From Short-Term Wins to Long-Term Habits

The true value appears once these activities stop being a novelty and just become something you do. A fun challenge gives you a strong push at the start.

The apps, however, are what keep you rolling. They provide the steady rhythm that turns a one-off effort into a consistent habit. The challenge gets you on the bike, and the apps help you find your balance for the long ride.

The apps, then, are like removing those training wheels and discovering you can cruise on your own. The constant, gentle nudges from Qapital, the visual city you’ve built in Fortune City, and the confidence gained from Finelo’s simulator all work to rewire your underlying mindset about money. 

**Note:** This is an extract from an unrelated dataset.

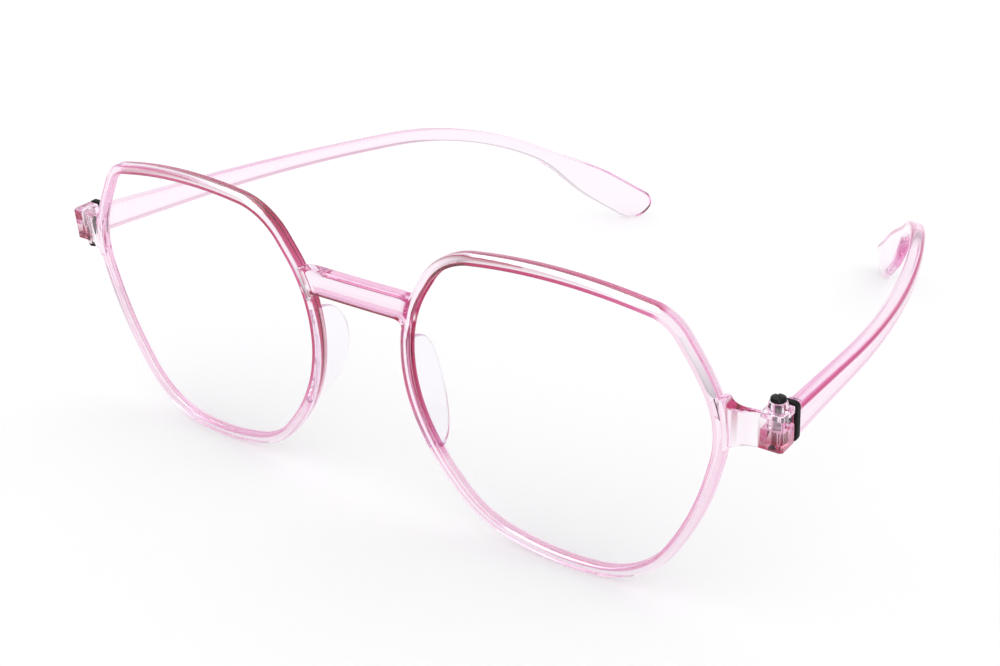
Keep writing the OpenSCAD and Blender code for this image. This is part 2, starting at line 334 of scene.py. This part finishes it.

You begin to instinctively question an unnecessary purchase not because you “shouldn’t,” but because you’re more focused on the rewarding feeling of hitting your next savings milestone or unlocking a new achievement. The game becomes a sustainable part of your financial life.

Final Thoughts

Staring at a budget often feels like a list of restrictions. But what if you could swap that feeling for something closer to the focus you have when solving a puzzle or completing a level?

That’s the space these apps occupy. They aren’t about turning finance into a cartoon. They use the same hooks that make games compelling—a clear mission, that little buzz of progress, a visual reward—and apply them to your money. You might enjoy the structured framework of YNAB, the city-building fun of Fortune City, or the hands-on practice in Finelo’s simulator. 

The point is to find a tool that clicks with how you like to interact with things. It becomes less about forcing yourself to budget and more about following a process you find interesting.

That growing balance in your savings account is fantastic, but the true victory lies in how you feel. You begin to carry a quiet assurance, a belief in your ability to make smart decisions with your money. This newfound confidence becomes the real treasure you collect on this journey. 

Pick a challenge that seems interesting. Find an app that looks simple to use. Then just begin. Your finances are a project ready for you to build.